The Sentinel-Record

Latest exits symptom of something

- Jay Bell

The Arkansas Razorbacks men’s basketball team have become as much of a mystery as the football team.

The difference is Mike Anderson will enter his eighth season in charge in 2018-19, while Chad Morris only arrived from SMU in December to take over the football team.

Yet, for the second time in three years, Anderson will enter a season with a roster bereft of experience and leadership, a situation exacerbate­d by his inability to hold on to some of his brightest young stars.

Things looked to have changed on March 26 when standout freshman center Daniel Gafford tweeted he planned to return to Arkansas for his sophomore season despite the prospects of being selected in the first round of the NBA Draft in June.
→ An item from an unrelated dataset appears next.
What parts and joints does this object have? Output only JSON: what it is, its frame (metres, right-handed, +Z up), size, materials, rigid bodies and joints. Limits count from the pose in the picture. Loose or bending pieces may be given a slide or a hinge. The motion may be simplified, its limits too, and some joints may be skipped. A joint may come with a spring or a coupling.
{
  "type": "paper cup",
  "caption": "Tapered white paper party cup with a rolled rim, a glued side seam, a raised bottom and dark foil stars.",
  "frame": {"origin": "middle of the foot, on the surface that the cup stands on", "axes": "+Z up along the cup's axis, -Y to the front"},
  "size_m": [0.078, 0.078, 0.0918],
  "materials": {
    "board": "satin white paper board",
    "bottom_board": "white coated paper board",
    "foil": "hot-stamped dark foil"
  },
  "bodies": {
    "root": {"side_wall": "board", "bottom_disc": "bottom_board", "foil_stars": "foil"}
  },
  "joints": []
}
Barely nine days later, freshman Darious Hall and sophomore C.J. Jones, two players expected to be leaders on next year’s team, announced their intentions to transfer.

Anderson said he was surprised by their requests, but the departure of young guards with potential to be top Razorbacks has become a pattern under Anderson.

B.J. Young averaged 15.3 points as a freshman in Anderson’s first season and led the team in scoring at 15.2 in his sophomore year. Young went pro after two seasons despite little to no prospects of being drafted. He toiled in the NBA’s developmen­tal league for two seasons before spending the last threeplus years playing profession­ally in Europe.

Michael Qualls became a staple of SportsCent­er’s Top 10 plays on ESPN during his junior season. He was second on the team in scoring as a junior with

15.9 points per game behind Bobby Portis, now with the Chicago Bulls.

Other factors were definitely at play, but Qualls went pro after his junior season despite only slightly better chances than Young of being drafted. An injury before the draft only further damaged Qualls pro prospects and he has since bounced around Europe and the developmen­tal league.

Another member of the 201415 team, Nick Babb, played in 26 games as a freshman and transferre­d to Iowa State instead of taking over a starting role on the

2015-16 team, which finished 1616. Babb averaged 11.3 points per game this season in 36 minutes per game this season for the 13-18 Cyclones and still has another year of eligibilit­y.

Most of Babb’s potential minutes in 2015-16 were taken by Jimmy Whitt, who Anderson recruited out of Missouri’s backyard in Columbia. Whitt averaged 17.2 minutes per game as a true freshman, but still opted to transfer to SMU. He was one of only two players to play in all 33 games this season for the Mustangs, averaging 10.5 points per game on a 17-16 team.

Neither Hall nor Jones have announced where they plan to transfer, but the rumored destinatio­n for Hall is Memphis, which recently hired former NBA star, AAU coach and high school coach Penny Hardaway. The Tigers were 21-13 this season and three members of the team have requested transfers since Hardaway was hired.

It has to be said how many players have made significan­t improvemen­ts under Anderson when they actually stay with the program. Ky Madden, Moses Kingsley, Manny Watkins, Anthlon Bell and even Qualls are among Anderson’s success stories.

Still, a lack of depth and experience­d difference makers has stymied the program under Anderson. Hall and Jones were among seven players on the roster to play in every game this season for Arkansas, both likely would have averaged double-digits next season and they still decided to leave.

I don’t know what about Anderson’s program makes so many talented young players think it is better for them to leave, especially to go to lesser teams, but it can’t be a good thing.